Fifth, what is meant by this word structure in the standard [sic]? The examples given (where the piece begins, comedic or tragic resolution) suggest that students are to analyze narrative structures, but there are many other kinds of structures in literary works. Are teachers to ignore those and concentrate on narrative structures? Was that among the “choices” that the authors of the standards made for the rest of us? What about rhetorical structures? metrical structures? logical structures? imitative or derivative structures based on forms in other media (e.g., John Dos Passos’s “Newsreels”)? Are teachers to ignore those?
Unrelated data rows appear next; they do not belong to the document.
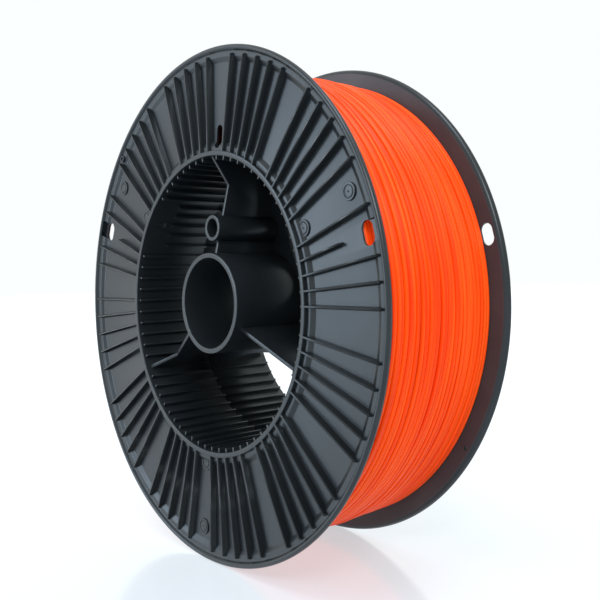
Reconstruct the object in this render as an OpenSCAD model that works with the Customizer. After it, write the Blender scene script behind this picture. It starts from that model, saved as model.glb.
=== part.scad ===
// Large two-half filament spool, lying on its rims with its axle along Y.
// Every sub-part of a half is drawn face up: X to the right, Y up the standing
// spool, Z = 0 on the outer face, with material below it. stand() then turns it
// into place, once for the front half and mirrored for the rear half.

/* [Spool] */
// Outside diameter of both flanges
flange_d = 300; // [290:1:310]
// Width over the two outer faces
spool_w = 94; // [88:1:104]
// Inside diameter of the drum that carries the filament
drum_id = 172.8; // [168:0.2:174]
// Wall thickness of the drum
drum_wall = 2.8; // [2:0.1:3]

/* [Flanges] */
// Thickness of a flange from its outer face to the filament
flange_t = 4.6; // [4.2:0.1:6]
// Depth of the flange floor below the outer face
floor_depth = 3.4; // [3:0.1:3.6]
// Depth of the ledges along the rim and the drum collar
ledge_depth = 1.8; // [1.2:0.1:2.2]
// Angle from one rib to the next
rib_step = 5; // [5]
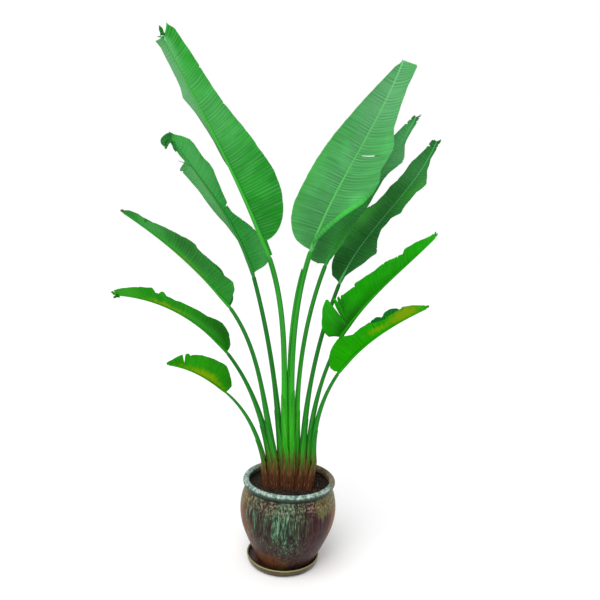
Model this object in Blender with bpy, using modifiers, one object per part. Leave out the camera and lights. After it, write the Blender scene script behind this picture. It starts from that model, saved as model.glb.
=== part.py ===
"""A travellers palm in a glazed jar, standing on a saucer: metres, +Z up, fan of leaves in the XZ plane.

The fan faces -Y. The origin is on the floor, on the jar's axis.
"""
from math import cos, pi, radians, sin, sqrt

import bmesh
import bpy
from mathutils import Matrix, Vector

GAP = 0.0003                 # between pieces that touch

# Saucer: a shallow dish, a little off the jar's axis
SAUCER_X = -0.0125
SAUCER_FOOT = 0.124          # radius of the flat underside
SAUCER_RIM = 0.1445
SAUCER_HEIGHT = 0.031
SAUCER_FLOOR = 0.012         # height of its inside floor
SAUCER_WALL = 0.006
TURN_STEPS = 36              # sides of every turned piece

# Jar: radii and heights of the outer wall, from the foot up
JAR_BOTTOM = SAUCER_FLOOR + GAP
JAR_FOOT = (0.112, JAR_BOTTOM)
JAR_WAIST = (0.130, 0.050)
JAR_LOWER = (0.161, 0.112)
JAR_FLANK = (0.183, 0.170)
JAR_BELLY = (0.190, 0.225)
JAR_SHOULDER = (0.184, 0.274)
JAR_NECK = (0.170, 0.312)
JAR_WALL = 0.011
LIP_RING = (0.1705, 0.332)   # centre of the rolled lip
LIP_ROLL = 0.012             # radius of the roll
SOIL_TOP = 0.306

# Crown: the short stem of packed sheaths that the stalks grow from
CROWN_X = -0.006
CROWN_TOP = 0.410
CROWN_HALF_TOP = 0.108
CROWN_HALF_FOOT = 0.088
CROWN_DEPTH = 0.042          # half depth, front to back

# Stalks
STALK_SIDES = 10
STALK_RINGS = 12
STALK_SWELL = 0.22           # share of the length where a stalk is widest
STALK_FOOT_DEPTH = 1.25      # half depth at the foot, over the half width there

# Blades
BLADE_ROWS = 24
HALF_STRIPS = 3
RIB_STEPS = 400              # points along the rib that the rows are read from
THICKNESS_SHARE = 0.0105     # blade thickness over its length
BUTT_GAP = 0.0006            # between a stalk's tip and its blade
BUTT_WIDTH = 0.010           # half width where a blade meets its stalk
VEIN_BEND = 1.5              # the sweep grows with this power of the way to the margin
SWEEP_START = 0.03           # share of the rib over which the sweep sets in

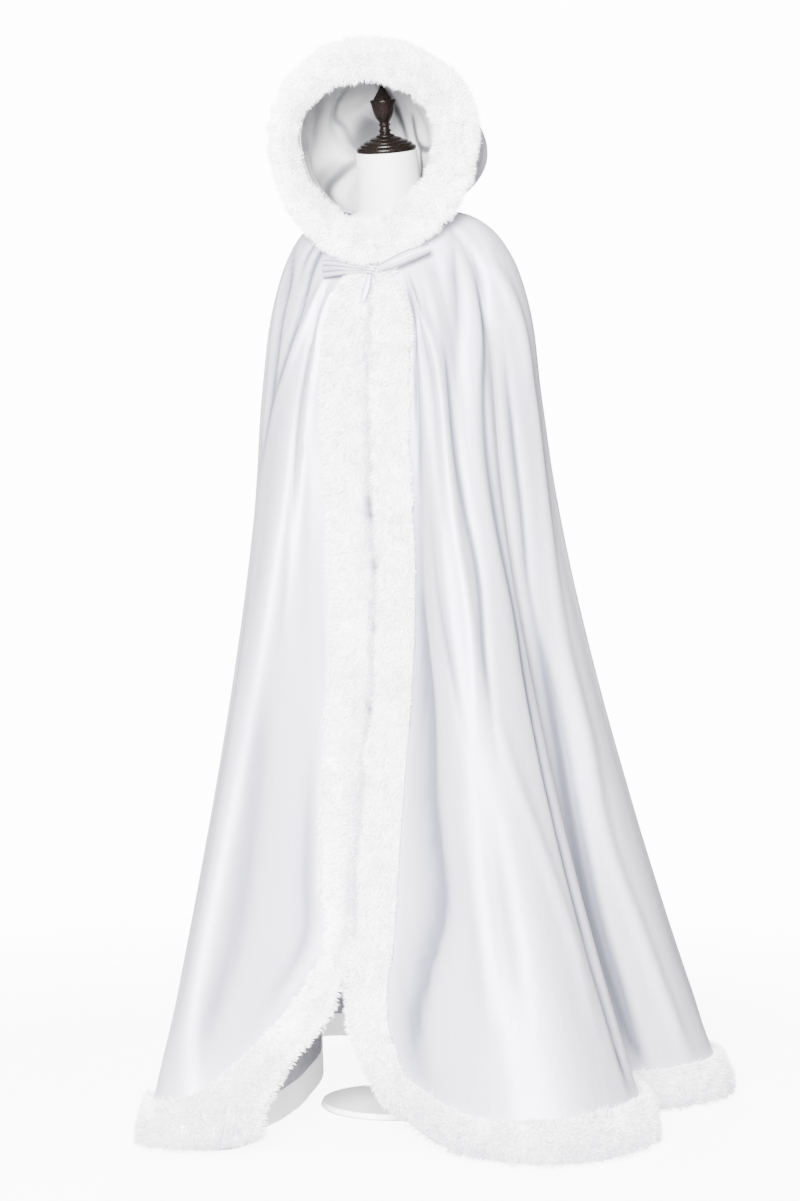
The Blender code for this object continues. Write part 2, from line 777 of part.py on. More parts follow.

Is it unimportant for 11th- and 12th-grade students to learn about the reductio (Vonnegut’s Sirens of Titan or Bellow’s Henderson the Rain King); the thesis, antithesis, synthesis structure, or dialectic (Rebecca Goldstein’s Mazel); choral structure (The Book of Job, Antigone); metrical structures like formulaic oral composition (the Sundiata, the Iliad) or terza rima? The standards [sic] are shot through with such glaring lacunae. One asks oneself, reading them, why are students studying this, in particular, and not that? Why at this grade level? Why is this and this and this and this left out?

That’s a quick analysis of just one standard [sic], which I really did choose at random by glancing at a list of these on my desktop. And it’s one of the better ones.
What standards [sic] like these do is impose a regimen from the top that everyone must follow. This is what we have decided is important. All the stuff we left out is not. In this way, the standards [sic] discourage creative development of competing approaches that are better thought through, that are more in line with what is now known about the domains covered and about pedagogy in those domains. Standards [sic] like these–ones that are, de facto, mandatory–hamstring textbook writers, curriculum developers, and teachers, forcing them to address topics at random that are not part of a more carefully conceived overall learning progression.